Our initial agreement was that after the first birthday of our son, we will move back to the US. When that time came, recession was hitting the US pretty bad and the job prospects are not good. So, I asked my husband if I can stay for one more year. He agreed as he knows that his income alone cannot support the family in the US. As you can probably tell, I earn more than him. For the past 27 months, my husband did not provide any child support to our son. On my income alone, I am maintaining the whole household. Please note that I am fine with this and I never made the child support an issue because I know how much he only gets.

So, another year has passed. But instead of going back, I extended my contract for another 6 months.

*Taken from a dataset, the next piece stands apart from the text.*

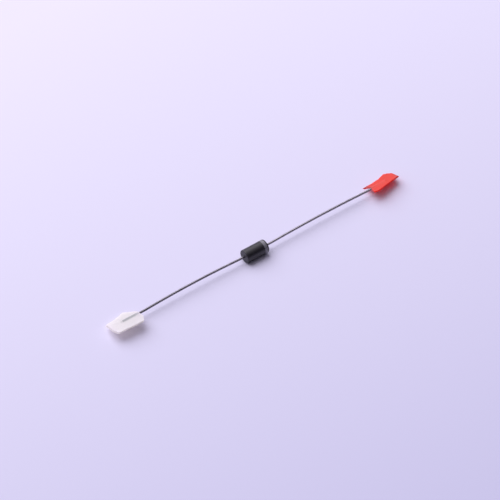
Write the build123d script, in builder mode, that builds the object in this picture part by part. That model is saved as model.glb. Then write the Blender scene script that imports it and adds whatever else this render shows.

Again, this is in consultation with my husband. Every time it happens, he would agree and would not say anything. So, I thought everything is okay. Until July 2010 on his last visit to us to celebrate our son's 2nd birthday. On his way to the US (with ticket I bought for him), he made a stop over in one of the Asian cities and there he met a 21-year old student who attends the same university I attended for my graduate degree. The day he left me from where I am stationed, he also started a relationship with this student. They hit it off instantly and from that time forward my husband stopped emailing me, calling me, or texting me. He said because of his military training, he cannot call or text or email me. I was fine with that.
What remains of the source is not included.